**Work required:**
Nothing but the lines from the one containing "const middle = box.getCenter(new" down to the one containing "points = [vertex.co", both included, should be echoed, and each exactly as it stands.

— Start Data lines —

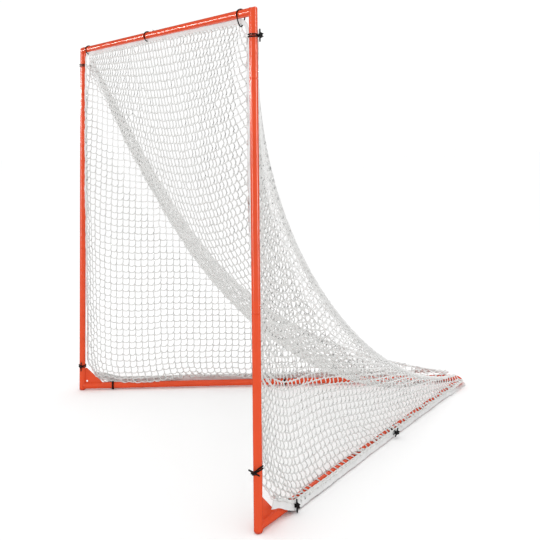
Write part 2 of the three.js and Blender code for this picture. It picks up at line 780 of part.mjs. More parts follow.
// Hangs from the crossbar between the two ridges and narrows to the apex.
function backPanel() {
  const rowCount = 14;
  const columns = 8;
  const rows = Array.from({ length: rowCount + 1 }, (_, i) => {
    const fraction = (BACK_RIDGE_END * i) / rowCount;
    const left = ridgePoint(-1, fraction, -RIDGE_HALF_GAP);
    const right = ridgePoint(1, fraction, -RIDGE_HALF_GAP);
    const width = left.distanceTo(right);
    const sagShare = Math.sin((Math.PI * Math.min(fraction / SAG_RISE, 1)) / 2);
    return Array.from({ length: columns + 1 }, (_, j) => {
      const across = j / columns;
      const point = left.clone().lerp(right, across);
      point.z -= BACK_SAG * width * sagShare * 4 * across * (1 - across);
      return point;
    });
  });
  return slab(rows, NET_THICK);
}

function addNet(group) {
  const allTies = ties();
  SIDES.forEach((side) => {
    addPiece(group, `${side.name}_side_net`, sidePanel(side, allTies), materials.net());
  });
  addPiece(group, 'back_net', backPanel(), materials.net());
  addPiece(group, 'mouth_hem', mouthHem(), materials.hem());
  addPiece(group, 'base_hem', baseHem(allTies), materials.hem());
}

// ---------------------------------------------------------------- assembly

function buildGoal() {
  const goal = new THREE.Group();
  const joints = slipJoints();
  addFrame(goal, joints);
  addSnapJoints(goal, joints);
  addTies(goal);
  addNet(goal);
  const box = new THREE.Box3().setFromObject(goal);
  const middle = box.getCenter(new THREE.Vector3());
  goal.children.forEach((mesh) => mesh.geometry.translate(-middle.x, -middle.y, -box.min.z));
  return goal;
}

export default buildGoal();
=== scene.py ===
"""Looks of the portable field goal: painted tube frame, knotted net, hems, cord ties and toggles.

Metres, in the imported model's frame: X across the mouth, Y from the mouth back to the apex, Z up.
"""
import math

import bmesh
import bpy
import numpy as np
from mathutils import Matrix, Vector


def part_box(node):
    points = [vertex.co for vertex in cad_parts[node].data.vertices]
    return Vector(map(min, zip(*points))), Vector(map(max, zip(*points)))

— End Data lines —

**Solution for this task:**
  const middle = box.getCenter(new THREE.Vector3());
  goal.children.forEach((mesh) => mesh.geometry.translate(-middle.x, -middle.y, -box.min.z));
  return goal;
}

export default buildGoal();
=== scene.py ===
"""Looks of the portable field goal: painted tube frame, knotted net, hems, cord ties and toggles.

Metres, in the imported model's frame: X across the mouth, Y from the mouth back to the apex, Z up.
"""
import math

import bmesh
import bpy
import numpy as np
from mathutils import Matrix, Vector


def part_box(node):
    points = [vertex.co for vertex in cad_parts[node].data.vertices]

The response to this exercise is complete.